S&P 500 - Questionable guide for investors

By DAVID MOON, Moon Capital Management
February 19, 2006


Popular opinion to the contrary, the S&P 500-stock index is not an unmanaged index of stocks.

It's managed by a group of folks at McGraw-Hill, the publishing company that owns Standard & Poor's. And it seems that the changes to the index made by these publishing money managers actually have a negative impact on both the return and the volatility of the index.

A recent study of the S&P 500 by Jeremy Siegel (a professor at the Wharton School) and Jeremy Schwartz (a senior analyst at Wisdom Tree Investments) discovers that when the Standard & Poor's folks remove a stock from the 500 index and replace it with another, the change is more likely than not to cause the subsequent returns of the index to be lower than if the index had simply been left alone.

All this matters to investors because the S&P 500, an assemblage of the largest stocks traded in the U.S., epitomizes the diversification that is supposed to reduce investors' risk ' the volatility with which stock prices move up or down. That's why it's traditionally the benchmark most used by index funds, those mutual funds that simply try to match the market.

Created in 1923, the index was expanded to its current complement of 500 stocks in 1957. But the stocks within that group have hardly remained constant. From 1957 to 2003, a total of 917 stocks were added to the index as companies shrank, failed or were merged, acquired or spun off.

The two Jeremys looked at several different methodologies for handling dividends and recapitalizations of all sorts. In every case, the ultimate return of the S&P 500 would have been higher had the index components remained unchanged.

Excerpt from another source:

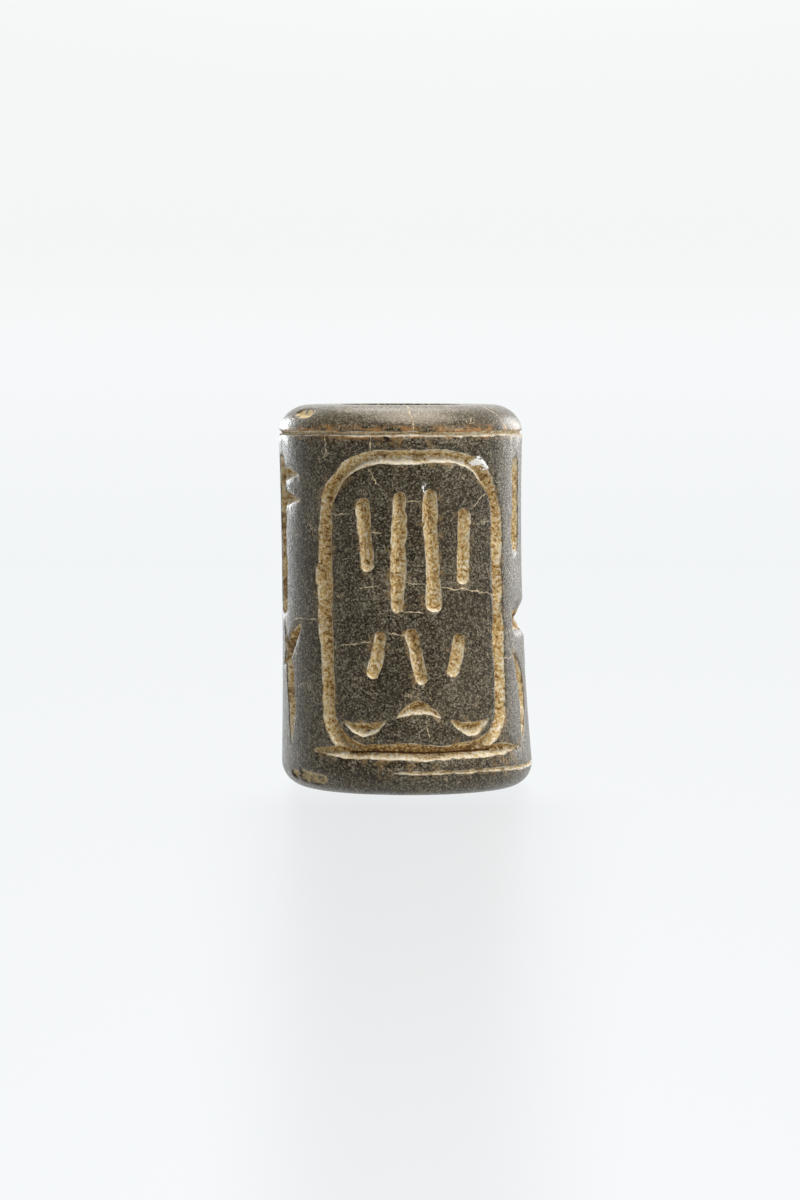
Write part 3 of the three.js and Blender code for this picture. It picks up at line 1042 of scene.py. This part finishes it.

The name of the unchanging index would have needed to regularly change, because as companies went private, were acquired or filed bankruptcy, the number of stocks in the index would have declined. But even though the number of stocks in the index declined, the volatility of the index also declined.

Increasing the number of stocks had the opposite effect of what we're told diversification is supposed to do. That is, as Standard and Poor's increased the number of stocks from the 'do nothing' portfolio, it managed to actually increase the volatility ' the supposed riskiness ' of the portfolio.

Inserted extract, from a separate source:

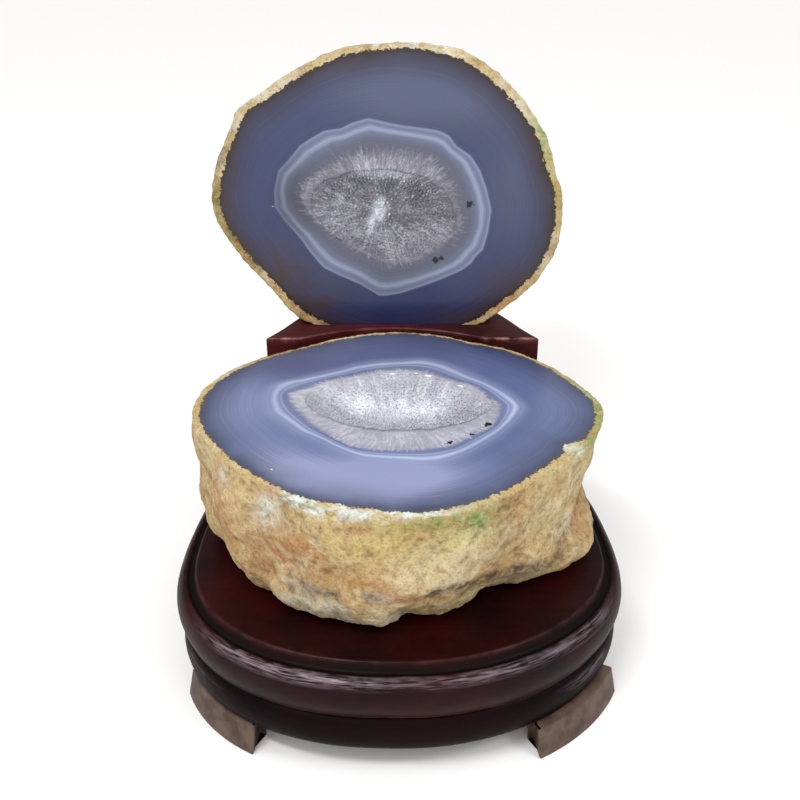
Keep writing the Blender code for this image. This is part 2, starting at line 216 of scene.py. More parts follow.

What's more, the 'do nothing' portfolio was significantly more tax efficient than the actual index, as there were many fewer transactions to create capital items.

Here are my observations from the study:

' The S&P folks are more likely to add a stock to the index after it has significantly increased in price, increasing the odds that it adds stocks at a time they are overvalued. The addition of WorldCom, Global Crossing and Quest Communications in the late 1990s is an example. The index added 36 technology companies in 1999 and 2000. Not great timing.


' Stocks are likely to be removed from the index after periods of underperformance, or at times they may be more likely to be undervalued.


' The relationship between the number of stocks in a portfolio and risk is misunderstood.


' Because S&P manages the index to represent the largest or most generally popular stocks, the index is a questionable guide for investors.